Hydra open source (https://github.com/HydrasDB/hydra)
Starting today, we are now offering 14-day free trials of our cloud managed Hydra databases. Click the 'Get Started for Free" button on (https://hydra.so/) to get one.
Power to the Postgres people!
Does that mean every columns (lines) are auto-indexed? Can you use that strategy for storing things like users?
Columnar is not ideal for a `users` table where you want to select and update specific rows, often in very small, quick transactions (OLTP). You would want to continue to use a traditional (heap) table in that case. That's certainly something you can still do with Hydra, and combining both kinds of tables is considered HTAP, and something that is a unique use case of our product.
To contrast, columnar is best for "fact" tables -- data about something that happened (thus it does not change) that will be analyzed in an aggregate way. Those might be logs, events, transactions, etc.
One important recommendation: please do not run benchmarks on variable-performance storage (gp2 in this case), as it obviously may yield different performance depending on the credit situation, potentially delivering more or less performance to different benchmark runs / scenarios.

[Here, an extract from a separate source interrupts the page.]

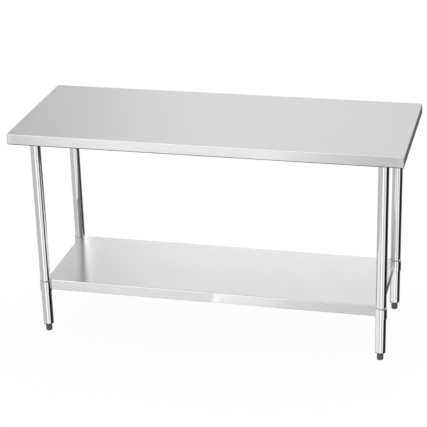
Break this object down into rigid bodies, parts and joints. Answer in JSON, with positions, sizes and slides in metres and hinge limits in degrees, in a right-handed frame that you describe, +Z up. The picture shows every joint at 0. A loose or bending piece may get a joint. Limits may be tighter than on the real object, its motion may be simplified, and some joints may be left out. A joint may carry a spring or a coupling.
{
  "type": "stainless work table",
  "caption": "Stainless steel work table: flat folded-edge worktop, round legs, height-adjustable undershelf on corner sleeves, and adjustable bullet feet.",
  "frame": {"origin": "on the floor, under the middle of the table", "axes": "+X along the worktop to the right, +Y to the back, +Z up"},
  "size_m": [1.524, 0.61, 0.874],
  "materials": {
    "worktop_sheet": "fine brushed stainless, along the length",
    "shelf_sheet": "fine brushed stainless, along the length",
    "channel_steel": "galvanised sheet, dull",
    "leg_steel": "polished stainless tube",
    "sleeve_steel": "polished stainless",
    "socket_steel": "galvanised, dull",
    "fastener_steel": "zinc plated",
    "foot_plastic": "moulded dark grey plastic"
  },
  "bodies": {
    "table_frame": {"worktop_pan": "worktop_sheet", "worktop_channel_left": "channel_steel", "worktop_channel_right": "channel_steel", "worktop_channel_centre": "channel_steel", "channel_studs": "fastener_steel", "channel_nuts": "fastener_steel", "socket_set_screws": "fastener_steel", "leg_socket_front_left": "socket_steel", "leg_tube_front_left": "leg_steel", "foot_insert_front_left": "foot_plastic", "leg_socket_front_right": "socket_steel", "leg_tube_front_right": "leg_steel", "foot_insert_front_right": "foot_plastic", "leg_socket_back_left": "socket_steel", "leg_tube_back_left": "leg_steel", "foot_insert_back_left": "foot_plastic", "leg_socket_back_right": "socket_steel", "leg_tube_back_right": "leg_steel", "foot_insert_back_right": "foot_plastic"},
    "undershelf": {"shelf_pan": "shelf_sheet", "shelf_channel": "channel_steel", "sleeve_set_screws": "fastener_steel", "shelf_sleeve_front_left": "sleeve_steel", "shelf_sleeve_front_right": "sleeve_steel", "shelf_sleeve_back_left": "sleeve_steel", "shelf_sleeve_back_right": "sleeve_steel"},
    "foot_front_left": {"foot_stem_front_left": "fastener_steel", "foot_bullet_front_left": "foot_plastic"},
    "foot_front_right": {"foot_stem_front_right": "fastener_steel", "foot_bullet_front_right": "foot_plastic"},
    "foot_back_left": {"foot_stem_back_left": "fastener_steel", "foot_bullet_back_left": "foot_plastic"},
    "foot_back_right": {"foot_stem_back_right": "fastener_steel", "foot_bullet_back_right": "foot_plastic"}
  },
  "joints": [
    {"name": "shelf_height", "type": "slide", "parent": "table_frame", "child": "undershelf", "axis": [0, 0, 1], "range_m": [-0.135, 0.57]},
    {"name": "foot_height_front_left", "type": "slide", "parent": "table_frame", "child": "foot_front_left", "axis": [0, 0, -1], "range_m": [0, 0.025]},
    {"name": "foot_height_front_right", "type": "slide", "parent": "table_frame", "child": "foot_front_right", "axis": [0, 0, -1], "range_m": [0, 0.025]},
    {"name": "foot_height_back_left", "type": "slide", "parent": "table_frame", "child": "foot_back_left", "axis": [0, 0, -1], "range_m": [0, 0.025]},
    {"name": "foot_height_back_right", "type": "slide", "parent": "table_frame", "child": "foot_back_right", "axis": [0, 0, -1], "range_m": [0, 0.025]}
  ]
}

Specifically, for 500GB you get the max throughput (250MB/s, which BTW is pretty low for an OLAP-style bench, in my opinion) but only 1.5K IOPS. See [1] for more information.
An easy alternative would have been gp3 volumes, which do not burst performance, and can be set to provide 16K IOPS and 1Gbps.
[1] https://docs.aws.amazon.com/AWSEC2/latest/UserGuide/general-...
Great to know this is known. My recommendation still holds: publish results with GP3: whatever others do (potentially, wrong) shouldn't prevent you from doing it right.
I'd be giving a deeper look at the project.
On a related topic: an OLAP benchmark with a small dataset that fits in memory caters only to what I'd consider a small set of OLAP use cases. I'd love to see one with a large dataset much bigger than memory.
Also omits ClickHouse, despite using its benchmarking tooling?
Edit: Oh, because for some reason Redshift isn't considered postgres compatible in ClickBench. Still, 'the fastest' is 'greenplum' according the full thing: https://benchmark.clickhouse.com/#eyJzeXN0ZW0iOnsiQXRoZW5hIC...
Redshift is multi-node, which puts it in a different category -- with considerably higher costs.
[1]: https://github.com/ClickHouse/ClickBench/blob/main/greenplum...
Despite what the Amazon marketing is telling, Redshift is not really a "fork" of Postgres.
To my knowledge they only used the SQL parser and the wire protocol from Postgres.
The optimizer, query executor and storage engine are totally different. The whole "Redshift is Postgres" is complete marketing BS in my opinion.
Anyway, does it really matter? What is someone looking for a fast 'postgres' for analytics actually interested in?
(I didn't realise this was just an extension - in which case I'm amazed it's possible, but that obviously makes it an easy sell if you're already running pg. But if you're shopping about for managed solutions (which is obviously what Hydra wants to sell) with 'postgres' criterium, you're interested in the query language and maybe the wire protocol, surely?)
How does it work for writing, I saw somewhere that the columnar tables are append-only? Are there any plans on storage which can be merge or updated into?
It is transactional, right? That part of Postgres doesn't change with the plugin.
Would you support a business model "install in customer cloud and we provide support" or is your own cloud the only option?
The fact that you guys are supporting DBT natively is a HUGE plus for a data professional like myself.
Will definitely be kicking the tires soon & testing against my own workloads.
As I’ve anticipated, clickbench will become the defacto analytics benchmark, which is great.
Something to improve IMHO it’s documentation regarding Cloud and Open Source. Is somehow mixed (the same happen in ClickHouse docs)
As a Postgres user I would like to see: how can I install this extension in my current Database? How to migrate to new tables.
Timescale makes a really great job in this case.
Anyway, as I’ve said. Congrats and good luck!